* [GIVEN PROBLEM]: Reproduce the first line and every line after it, exactly, through the one containing "FLOOR_TOP = 43.9". Leave out the rest.

* [DATA BLOCK]:
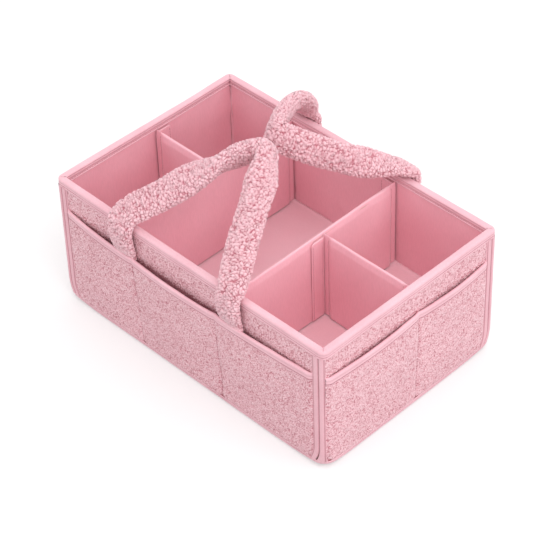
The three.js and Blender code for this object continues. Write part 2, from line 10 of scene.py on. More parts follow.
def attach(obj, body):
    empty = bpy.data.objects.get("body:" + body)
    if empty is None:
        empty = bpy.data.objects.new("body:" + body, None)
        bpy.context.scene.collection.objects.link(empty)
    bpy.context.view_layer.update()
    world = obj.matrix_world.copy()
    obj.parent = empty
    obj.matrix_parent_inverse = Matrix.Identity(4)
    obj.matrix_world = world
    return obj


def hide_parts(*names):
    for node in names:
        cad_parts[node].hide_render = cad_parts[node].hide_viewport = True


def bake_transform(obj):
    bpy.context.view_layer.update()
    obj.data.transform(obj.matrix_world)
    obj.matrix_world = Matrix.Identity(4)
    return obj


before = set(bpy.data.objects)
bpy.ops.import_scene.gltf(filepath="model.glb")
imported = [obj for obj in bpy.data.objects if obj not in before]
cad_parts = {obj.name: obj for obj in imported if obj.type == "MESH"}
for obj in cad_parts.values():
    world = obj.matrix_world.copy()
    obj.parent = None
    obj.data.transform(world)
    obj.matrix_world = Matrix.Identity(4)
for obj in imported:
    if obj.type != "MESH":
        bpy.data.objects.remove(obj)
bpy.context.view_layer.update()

MM = 0.001
QUARTER = math.pi / 2
ORIGIN = np.zeros(3)
BOTH = (-1, 1)

# Box and its layers in millimetres, as in the CAD source
LENGTH = 380.0
WIDTH = 250.0
HEIGHT = 160.0
CORNER_RADIUS = 7.0
CREASE_RADIUS = 1.0
CORNER_PULL = 9.0
CORNER_PULL_HEIGHT = 30.0
SEAM_SETBACK = 0.5
GROOVE = 1.2
TAPE_WIDTH = 7.5
TAPE_THICKNESS = 1.2
COVER_DEPTH = 1.5
COVER_BACK = 3.3
LINING_BACK = 6.9
RIM_BACK = 8.4
WALL_FOOT = 6.5
WALL_TOP = 157.0
STRIP_BOTTOM = 7.3
STRIP_TOP = 150.7
FLOOR_TOP = 43.9

# Walls by number, anticlockwise, and the wall on which each corner's seam stands
WALLS = {"right": 0, "back": 1, "left": 2, "front": 3}
WALL_NAMES = tuple(WALLS)
CORNER_NAMES = ("back_right", "back_left", "front_left", "front_right")
SEAM_WALLS = (0, 2, 3, 3)


# Noise

CELL_FACTORS = (374761393, 668265263, 2147483647)
SEED_FACTOR = 1274126177
NEXT_FACTOR = 1103515245
NEXT_SHIFT = 12345
WORD = 0xFFFFFFFF
HALF_WORD = 0xFFFF
FAR = 9.0


def scatter(cell, seed):
    """Three even random numbers between 0 and 1 for each whole-numbered cell."""
    mixed = sum(cell[..., axis] * factor for axis, factor in enumerate(CELL_FACTORS))
    mixed = (mixed + seed * SEED_FACTOR) & WORD
    values = []
    for _ in range(3):
        mixed = ((mixed ^ (mixed >> 13)) * NEXT_FACTOR + NEXT_SHIFT) & WORD
        values.append(((mixed >> 8) & HALF_WORD) / HALF_WORD)
    return np.stack(values, axis=-1)


def nubs(points, size, seed):
    """Distances to the nearest and second nearest of one random spot per cell, in cells."""
    scaled = points / size
    base = np.floor(scaled).astype(np.int64)
    nearest = np.full(scaled.shape[:-1], FAR)
    second = nearest.copy()
    for step in itertools.product((-1, 0, 1), repeat=3):
        cell = base + np.array(step)
        distance = np.linalg.norm(scaled - cell - scatter(cell, seed), axis=-1)
        second = np.minimum(second, np.maximum(distance, nearest))
        nearest = np.minimum(nearest, distance)
    return nearest, second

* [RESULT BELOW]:
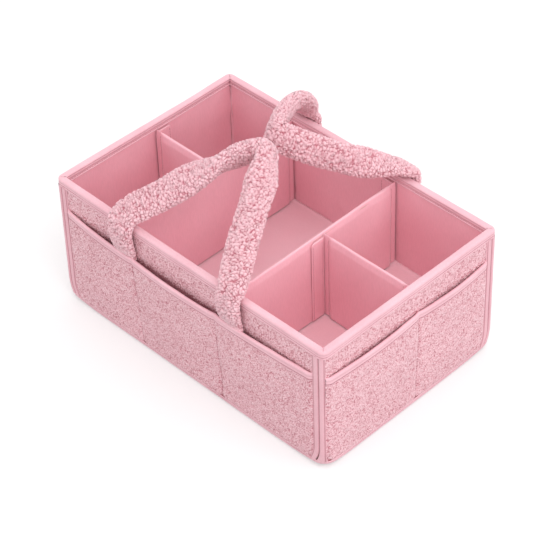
The three.js and Blender code for this object continues. Write part 2, from line 10 of scene.py on. More parts follow.
def attach(obj, body):
    empty = bpy.data.objects.get("body:" + body)
    if empty is None:
        empty = bpy.data.objects.new("body:" + body, None)
        bpy.context.scene.collection.objects.link(empty)
    bpy.context.view_layer.update()
    world = obj.matrix_world.copy()
    obj.parent = empty
    obj.matrix_parent_inverse = Matrix.Identity(4)
    obj.matrix_world = world
    return obj


def hide_parts(*names):
    for node in names:
        cad_parts[node].hide_render = cad_parts[node].hide_viewport = True


def bake_transform(obj):
    bpy.context.view_layer.update()
    obj.data.transform(obj.matrix_world)
    obj.matrix_world = Matrix.Identity(4)
    return obj


before = set(bpy.data.objects)
bpy.ops.import_scene.gltf(filepath="model.glb")
imported = [obj for obj in bpy.data.objects if obj not in before]
cad_parts = {obj.name: obj for obj in imported if obj.type == "MESH"}
for obj in cad_parts.values():
    world = obj.matrix_world.copy()
    obj.parent = None
    obj.data.transform(world)
    obj.matrix_world = Matrix.Identity(4)
for obj in imported:
    if obj.type != "MESH":
        bpy.data.objects.remove(obj)
bpy.context.view_layer.update()

MM = 0.001
QUARTER = math.pi / 2
ORIGIN = np.zeros(3)
BOTH = (-1, 1)

# Box and its layers in millimetres, as in the CAD source
LENGTH = 380.0
WIDTH = 250.0
HEIGHT = 160.0
CORNER_RADIUS = 7.0
CREASE_RADIUS = 1.0
CORNER_PULL = 9.0
CORNER_PULL_HEIGHT = 30.0
SEAM_SETBACK = 0.5
GROOVE = 1.2
TAPE_WIDTH = 7.5
TAPE_THICKNESS = 1.2
COVER_DEPTH = 1.5
COVER_BACK = 3.3
LINING_BACK = 6.9
RIM_BACK = 8.4
WALL_FOOT = 6.5
WALL_TOP = 157.0
STRIP_BOTTOM = 7.3
STRIP_TOP = 150.7
FLOOR_TOP = 43.9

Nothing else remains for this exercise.